Some well known algorithms are Apriori, Eclat and FP-Growth, but they only do half the job, since they are algorithms for mining frequent itemsets. Another step needs to be done after to generate rules from frequent itemsets found in a database.

Apriori algorithm[edit]

Apriori[6] is the best-known algorithm to mine association rules. It uses a breadth-first search strategy to count the support of itemsets and uses a candidate generation function which exploits the downward closure property of support.

Eclat algorithm[edit]

Eclat[7] is a depth-first search algorithm using set intersection.

FP-growth algorithm[edit]

FP stands for frequent pattern.

FP growth

In the first pass, the algorithm counts occurrence of items (attribute-value pairs) in the dataset, and stores them to 'header table'. In the second pass, it builds the FP-tree structure by inserting instances. Items in each instance have to be sorted by descending order of their frequency in the dataset, so that the tree can be processed quickly. Items in each instance that do not meet minimum coverage threshold are discarded. If many instances share most frequent items, FP-tree provides high compression close to tree root.

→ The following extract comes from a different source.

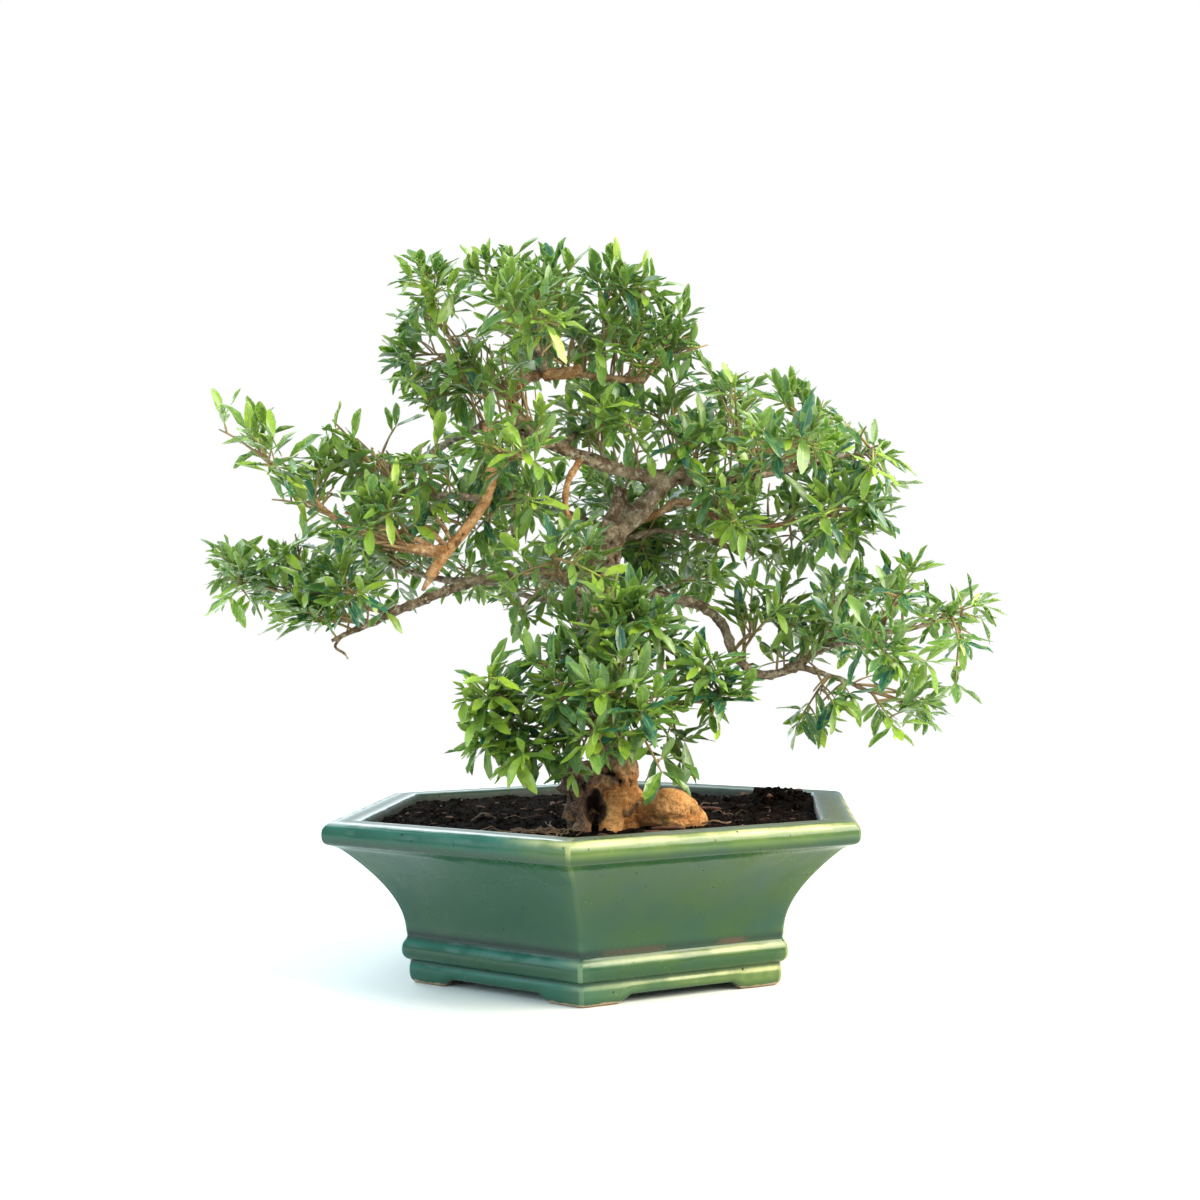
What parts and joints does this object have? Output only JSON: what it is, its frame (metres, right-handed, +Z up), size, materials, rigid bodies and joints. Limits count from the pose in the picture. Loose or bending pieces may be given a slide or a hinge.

Recursive processing of this compressed version of main dataset grows large item sets directly, instead of generating candidate items and testing them against the entire database. Growth starts from the bottom of the header table (having longest branches), by finding all instances matching given condition. New tree is created, with counts projected from the original tree corresponding to the set of instances that are conditional on the attribute, with each node getting sum of its children counts. Recursive growth ends when no individual items conditional on the attribute meet minimum support threshold, and processing continues on the remaining header items of the original FP-tree.

Once the recursive process has completed, all large item sets with minimum coverage have been found, and association rule creation begins.[18]

GUHA procedure ASSOC[edit]

GUHA is a general method for exploratory data analysis that has theoretical foundations in observational calculi.[19]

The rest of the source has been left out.